FOR IMMEDIATE RELEASE
CONTACT:
Verne Moberg
E-mail: [email protected]
Telephone: 212-854-4015
 
 
COLUMBIA SWEDISH PROGRAM SPONSORS FALL 2003
PROGRAMS ON SWEDISH-AMERICAN POLITICS,
MODERN SCANDINAVIAN LEGENDS, AND SWEDISH LOVE SONGS
 
 

The Swedish Program at Columbia University has announced its fall 2003 roster of Scandinavian cultural activities including talks in English by a political journalist and a folklorist/poet from Sweden, as well as an evening of music by a talented young Swedish singer. These events are scheduled on Tuesday evenings from September 23 through November 18 at Deutsches Haus, the cultural center for the Department of Germanic Languages at Columbia. Deutsches Haus is located at 420 W. 116th Street, New York City (between Amsterdam Avenue and Morningside Drive on the Columbia campus).

The public is invited, and admission is free to all these events.

 
The first talk, at 7 p.m., Tuesday, September 23, will be by Swedish political journalist Per T. Ohlsson. editor-in-chief of the independent-liberal newspaper Sydsvenska Dagbladet, Sweden’s fourth largest subscription daily. The title of his talk is “Close Friends and Distant: Relations Between the United States and Sweden over 200 Years.”
 
Since 1990 Per T. Ohlsson has served as editor-in-chief of the Malmö-based paper, for which he writes a weekly column.
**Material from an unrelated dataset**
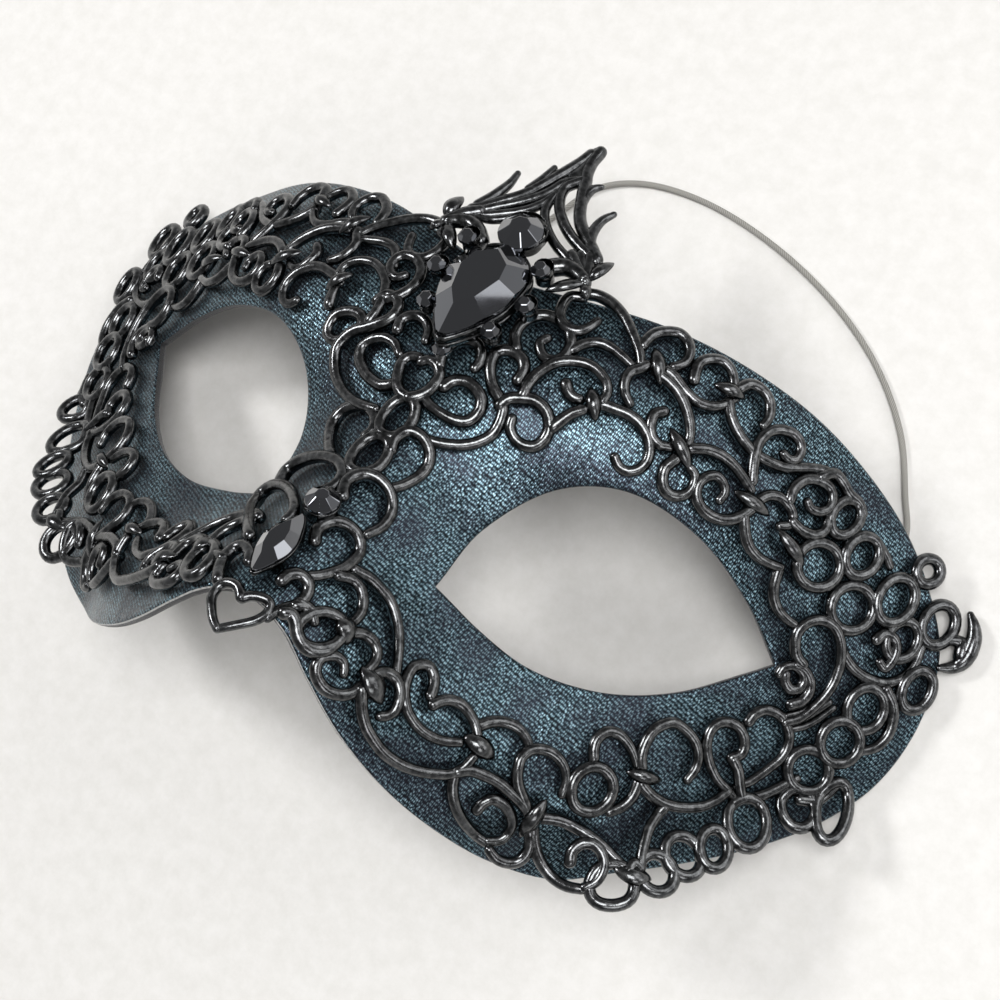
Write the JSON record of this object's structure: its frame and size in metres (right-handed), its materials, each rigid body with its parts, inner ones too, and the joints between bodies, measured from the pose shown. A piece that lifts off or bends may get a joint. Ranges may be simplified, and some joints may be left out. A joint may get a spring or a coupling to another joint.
{
  "type": "masquerade half mask",
  "caption": "Venetian style half mask: dark metallic cloth over a curved shell, black cast scroll filigree, a pointed crown, faceted black stones and a thin elastic.",
  "frame": {"origin": "on the table, under the middle of the mask without its elastic", "axes": "+X across the face towards the wearer's left temple, +Y up the face towards the crown, +Z out of the face and up from the table"},
  "size_m": [0.1976, 0.1317, 0.0729],
  "materials": {
    "shell_cloth": "dark blue-black cloth with metallic threads",
    "black_casting": "glossy black plated casting",
    "black_stone": "polished facets",
    "elastic": "matt covered elastic"
  },
  "bodies": {
    "root": {"mask_shell": "shell_cloth", "crown_filigree": "black_casting", "nose_filigree": "black_casting", "brow_filigree_left": "black_casting", "brow_filigree_right": "black_casting", "cheek_filigree_left": "black_casting", "cheek_filigree_right": "black_casting", "pear_stone": "black_stone", "crest_stone": "black_stone", "nose_stone": "black_stone", "marquise_stone": "black_stone", "small_stone_1": "black_stone", "small_stone_2": "black_stone", "small_stone_3": "black_stone", "small_stone_4": "black_stone", "small_stone_5": "black_stone", "small_stone_6": "black_stone", "small_stone_7": "black_stone", "elastic_cord": "elastic"}
  },
  "joints": []
}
He is a frequent commentator on U.S. affairs on Swedish radio and TV and was the U.S. correspondent for Sydsvenskan from1985 to 1988. Among the books he has published are a volume on U.S.-European relations entitled Over There: Banden över Atlanten (Over There: The Ties Across the Atlantic,1992) and a biography of 19th-century Swedish statesman J. A. Gripenstedt (100 år av tillväxt, 100 Years of Growth, 1994). The political analysis of Per T. Ohlsson has proved especially useful this year with the deepening divisions of opinion in Europe and America.
 
This talk is being sponsored by the Swedish Program of Columbia University in cooperation with the American-Scandinavian Foundation.
 
The second event on the Swedish Program’s fall roster is a talk in English entitled “Legends of Modern-Day Scandinavia,” by Swedish ethnologist, folklorist and poet Bengt af Klintberg. This program will commence at 7 p.m., on Tuesday, October 21, also at Deutsches Haus, on the Columbia campus, and will be sponsored by the Swedish Program of Columbia University with the assistance of the American-Scandinavian Foundation.
 
Bengt af Klintberg is a professor of ethnology at the University of Uppsala and the author of six collections of poetry and short stories, seventeen books on folklore and poetry, and six books for children as well as some sixty articles on Swedish and German folklore. He has done more than 1,500 radio programs and more than 200 television programs on folklore and poetry and been awarded many literary prizes. He will be the keynote speaker at this year’s national workshop for Swedish teachers in Seattle, Washington. Many readers on Swedish culture are familiar with his book Råttan I pizzan (The Rat in the Pizza), about urban legends in Sweden today.
 
The third fall event to be sponsored by Columbia’s Swedish Program is entitled “Swedish Songs of Love and Loss,” a musical evening with Swedish mezzo soprano Malin Serner and friends, featuring songs by classical composers Wilhelm Peterson-Berger, Sigurd von Koch, and Wilhelm Stenhammar The program is scheduled for 7 pm on Tuesday, November 18 at Deutsches Haus.
 
Malin Serner has appeared with the Royal Dramatic Opera and AdolfFredrik Opera in Sweden; the Des Moines (Iowa) Metro Opera; the Natchez (Mississippi) Opera; the Dicapo Opera, the Opera Orchestra, the Swedish Church, the Brooklyn College Opera Theatre, and Opera on the Go, all in New York City.
 
She will be accompanied by Stockholm pianist Michael Engström, who has worked as an accompanist for the Swedish Radio Choir under Eric Ericson and also for the world-renowned Swedish soprano, Katarina Dalayman.
 
Joining Malin Serner in various songs will be two friends: soprano Helen Larson and tenor Tam Johnson. Ms. Larsson sings and teacher music in Stockholm, has worked extensively in Spain, and has been invited to India to develop an exchange program there for young students.
 
Tam Johnson has performed with a variety of New York City choral ensembles including the New York Choral Artists, the Canterbury Choral Society, and the National Chorale. Recently he appeared with this city’s highly acclaimed Ensemble For Early Music in its production of Daniel and the Lion, which enjoyed a three-week run to much praise in Spoleto, Italy.
 
This musical evening will be sponsored by the Swedish Program in cooperation with the American-Scandinavian Foundation.
 
For further information about these three talks or about Swedish language courses at Columbia, contact Verne Moberg: Tel.: 212-854-4015; E-mail: [email protected]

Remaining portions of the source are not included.